Some of the songs on here might pass for decent punk rock songs if the vocals weren’t so damned terrible and the words so ridiculous. “Biotech is Godzilla” (what a stupid name) could almost pass for an SOD song if the singing wasn’t so poorly done. “Slave New World” has a couple of solid riffs that come and go, but Max Cavalera’s voice track completely buries them. The same thing could also be said about “Propaganda” and “Amen”, both of which would sound like decent Pantera songs if the mix was more even and the guitars could be heard clearly.

The remaining stuff on here is forgettable, disappointing, or just flat out annoying. “Refuse, Resist” takes my pick for the worst song on the album, featuring a sleep inducing principle riff consisting of two notes, and a plodding beat that makes Machine Head sound like MegaDeth circa 1986. The cover of “The Hunt” would be decent, but is utterly destroyed by the vocals, despite not being as ridiculously high in the mix as with the other songs. “Kaiowas” is a rather annoying acoustic jam session guising as some kind of protest song, featuring ideas that sound akin to hillbilly folk music. Actor Christopher Lee once quoted a person as saying “You should try everything except incest and folk dancing”, but it seems that the boys in Sepultura felt differently.

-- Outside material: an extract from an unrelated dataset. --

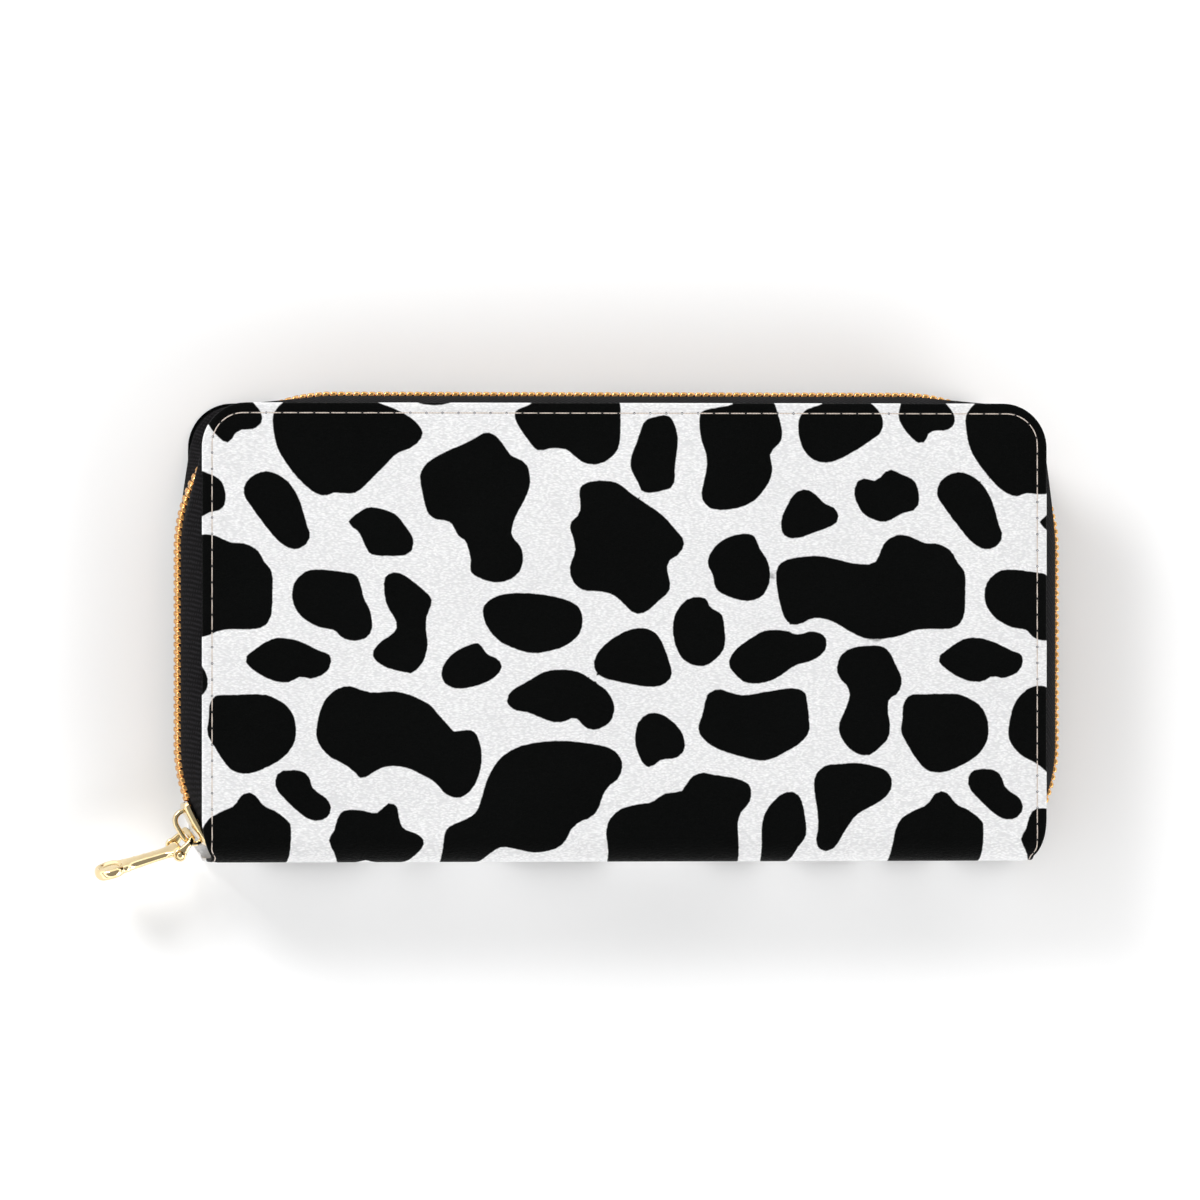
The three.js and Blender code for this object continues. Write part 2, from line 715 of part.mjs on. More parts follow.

To put it plainly, if you like metal in any of its variants, avoid this album. Even if you like groove metal (why you would I’ll never know), there is better stuff out there carrying that label. I bought this album thinking I was picking up the latest release by a band credited as influential in the thrash/death genre, and boy was I in for a rude awakening. If you are overcome with a desire to own it nonetheless, take the advice of the first song, REFUSE!